Any real effort to achieve the Millennium Development Goal must therefore include commitments to review loan conditionalities that impose privatisation and countries must not be pressured to offer water services under GATS liberalisation. Essential services should be exempted from GATS.

Conclusion

Privatisation does not address the deeper economic and ecological issues of water shortages. Questions of why there are water shortages in countries not under water stress are not resolved by shifting responsibility of service provision to private companies. Water management and water distribution are also key factors in determining water supply and universal coverage. Until and unless rich countries fulfil their commitment to provide resources for developing countries to build solid, cost-effective water delivery systems which support the needs of the world’s population equitably and ecologically, the water woes of the world will not go away.

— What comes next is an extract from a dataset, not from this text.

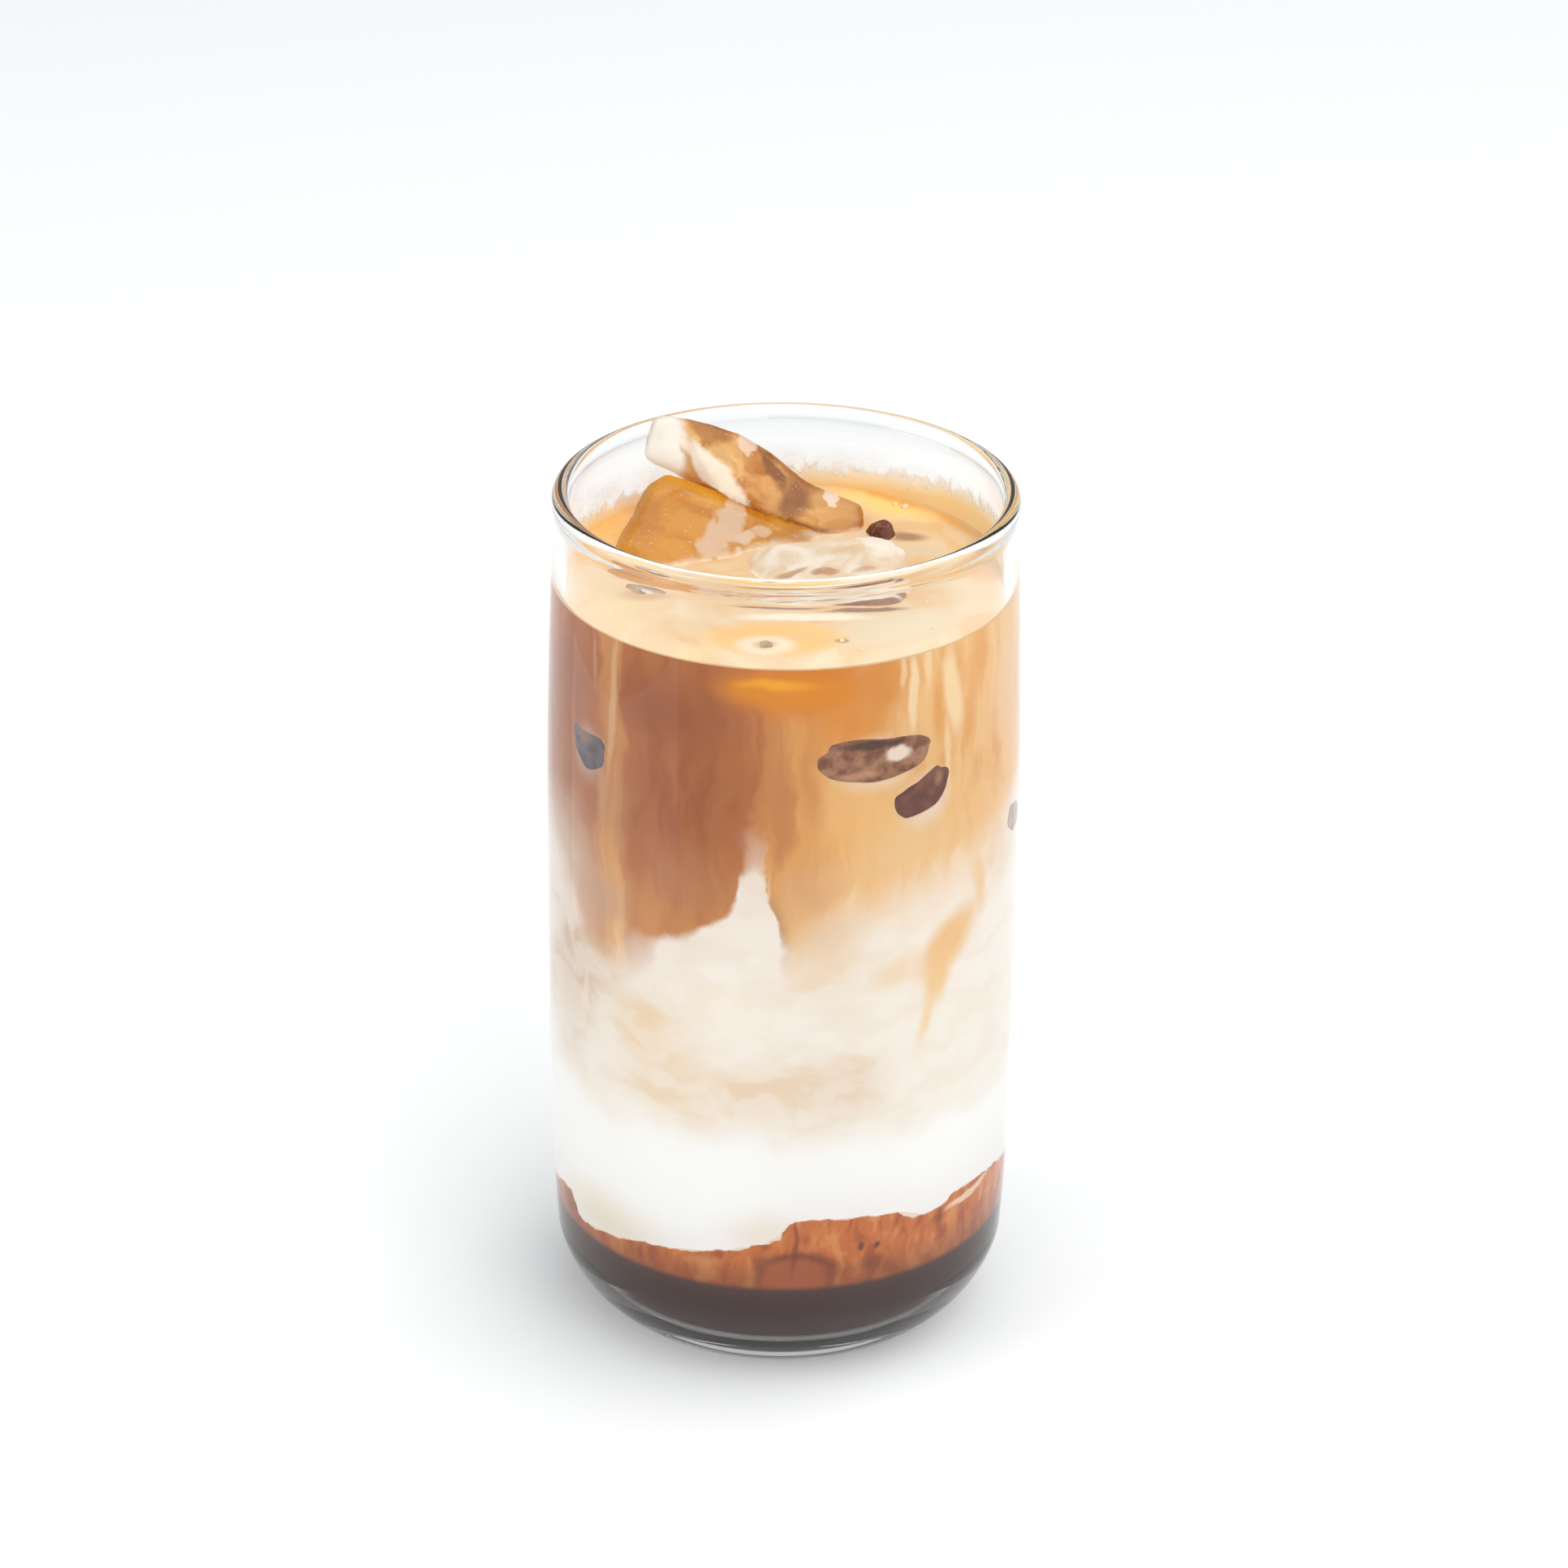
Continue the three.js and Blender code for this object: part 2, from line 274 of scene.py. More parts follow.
def ruffle(piece, size, depth):
    """Pushes the surface in and out by a noise whose lumps have a size, both in millimetres."""
    hollows = bpy.data.textures.new(piece.name + "_hollows", "CLOUDS")
    hollows.noise_scale = size * MM
    apply_modifier(piece, "DISPLACE", texture=hollows, texture_coords="LOCAL", strength=depth * MM)


def copy_of_node(node_name, name):
    """A merged copy of a CAD node's mesh, as the start of a finer piece."""
    pick(frame["nodes"][node_name])
    bpy.ops.object.duplicate()
    piece = bpy.context.object
    piece.name = piece.data.name = name
    bpy.ops.object.parent_clear(type="CLEAR_KEEP_TRANSFORM")
    for key in list(piece.keys()):
        del piece[key]
    piece.data.materials.clear()
    bpy.ops.object.mode_set(mode="EDIT")
    bpy.ops.mesh.select_all(action="SELECT")
    bpy.ops.mesh.remove_doubles(threshold=0.01 * MM)
    bpy.ops.object.mode_set(mode="OBJECT")
    return piece


def finish_piece(piece, material, slot, *nodes, angle=180):
    """Shades and paints a finished piece, hides the frame's nodes that it stands for and hangs it on the root
    body.
    """
    pick(piece)
    # a Boolean leaves normals of its own, which would shade the rims darkly
    bpy.ops.mesh.customdata_custom_splitnormals_clear()
    if angle >= 180:
        bpy.ops.object.shade_smooth()
    else:
        bpy.ops.object.shade_smooth_by_angle(angle=math.radians(angle))
    piece.data.materials.clear()
    piece.data.materials.append(material)
    if nodes:
        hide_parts(*nodes)
    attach(piece, "root")


def layer(name, bottom, top, low_rings, high_rings, wall, skin_steps):
    """A liquid's solid between two surfaces, each a height over radius and angle, out to the glass.

    The section is drawn with height 0 for the bottom and 1 for the top, and is then put in place.
    """
    section = [(0, 0), *[(r, 0) for r in low_rings]]
    section += [(BODY_RADIUS, i / skin_steps) for i in range(skin_steps + 1)]
    section += [*[(r, 1) for r in reversed(high_rings)], (0, 1)]
    piece = turned(name, section, LAYER_SIDES)

    def place(point):
        r = math.hypot(point.x, point.y)
        angle = math.degrees(math.atan2(point.x, -point.y))
        on_skin = r > BODY_RADIUS - 0.1
        reach = BODY_RADIUS - wall if on_skin else r
        height = bottom(reach, angle) * (1 - point.z) + top(reach, angle) * point.z
        scale = skin_radius(height, wall) / r if on_skin else 1
        return (point.x * scale, point.y * scale, height)

    reshape(piece, place)
    face_outward(piece)
    return piece


# Material helpers

# What makes a Map Range node smooth: 0 below its first bound, 1 above its second, or the other way
# round where the first bound is the higher one
SOFT = {"interpolation_type": "SMOOTHSTEP"}


def add(tree, kind, inputs=None, stops=(), **settings):
    """Adds a shader node with its settings; an input is a value, a socket, or a node's first output.

    The stops of a colour ramp are (position, sRGB hex) pairs.
    """
    made = tree.nodes.new("ShaderNode" + kind)
    for name, value in settings.items():
        setattr(made, name, value)
    for index, (position, code) in enumerate(stops):
        elements = made.color_ramp.elements
        made.color_ramp.interpolation = "EASE"
        element = elements[index] if index < 2 else elements.new(position)
        element.position, element.color = position, linear(code)
    for socket, value in (inputs or {}).items():
        if isinstance(value, bpy.types.Node):
            value = value.outputs[0]
        if isinstance(value, bpy.types.NodeSocket):
            tree.links.new(value, made.inputs[socket])
        else:
            made.inputs[socket].default_value = value
    return made


def new_material(name):
    """An empty node material and its tree, with an output node called Output."""
    material = bpy.data.materials.new(name)
    material.use_nodes = True
    tree = material.node_tree
    tree.nodes.clear()
    add(tree, "OutputMaterial").name = "Output"
    return material, tree


def send_out(tree, shader):
    """Links the finished shader to the material's output."""
    tree.links.new(shader.outputs[0], tree.nodes["Output"].inputs["Surface"])


def point_in_mm(tree):
    """The point on the piece, in millimetres."""
    place = add(tree, "TexCoord").outputs["Object"]
    return add(tree, "VectorMath", {0: place, "Scale": 1 / MM}, operation="SCALE")


def unrolled(tree, point):
    """Arc length round the glass from the front, and height, as one vector in millimetres."""
    parts = add(tree, "SeparateXYZ", {0: point})
    towards = add(tree, "Math", {0: parts.outputs["Y"], 1: -1.0}, operation="MULTIPLY")
    turn = add(tree, "Math", {0: parts.outputs["X"], 1: towards}, operation="ARCTAN2")
    arc = add(tree, "Math", {0: turn, 1: ARC_RADIUS}, operation="MULTIPLY")
    return add(tree, "CombineXYZ", {0: arc, 1: parts.outputs["Z"]})


def lumps(tree, point, size, detail=2.0, squash=(1, 1, 1), **inputs):
    """Noise whose lumps have a size in millimetres; squash above 1 shortens them along an axis."""
    stretched = add(tree, "VectorMath", {0: point, 1: squash}, operation="MULTIPLY")
    return add(tree, "TexNoise", {"Vector": stretched, "Scale": 1 / size, "Detail": detail, **inputs})


def stirred(tree, flat, point, size, amount, detail=2.0):
    """A vector moved about by noise, so that what is painted on it runs like a stirred liquid."""
    churn = lumps(tree, point, size, detail).outputs["Color"]
    centred = add(tree, "VectorMath", {0: churn, 1: (0.5, 0.5, 0.5)}, operation="SUBTRACT")
    moved = add(tree, "VectorMath", {0: centred, "Scale": amount}, operation="SCALE")
    return add(tree, "VectorMath", {0: flat, 1: moved}, operation="ADD")


# Half-size in millimetres that is too large to play a part in a spot's shape
FAR = 1000.0


def spot(tree, flat, at, size, turn=0.0, edge=0.6):
    """A soft oval: 1 inside and 0 outside, its edge that share of its half-size wide."""
    placed = add(tree, "Mapping", {
        "Vector": flat,
        "Location": (*at, 0.0),
        "Rotation": (0.0, 0.0, math.radians(turn)),
        "Scale": (*size, FAR),
    }, vector_type="TEXTURE")
    ball = add(tree, "TexGradient", {0: placed}, gradient_type="SPHERICAL")
    return add(tree, "MapRange", {0: ball, 1: 0.0, 2: edge}, **SOFT)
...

At the same time, all governments need to recognise and support the diversity and replication of community water management systems and practices. These have proven in many countries to be the most sustainable approach to rural water management for rural populations. The WSSD process and the last 10 years of the work of the CSD have called for good and best practices in sustainable development. However, where water resources are concerned the trend and emphasis are privatisation which has proven destructive.

Firm commitments must be made at the WSSD to reverse the trend of corporate takeover in the water and sanitation sector, rather than to accelerate the process of privatisation and corporate monopoly. Undermining the sovereign power of governments to regulate supply of water in their countries and passing the bucket onto private transnationals to steward the world’s water resources would probably be a most anti-development and anti-ecological step.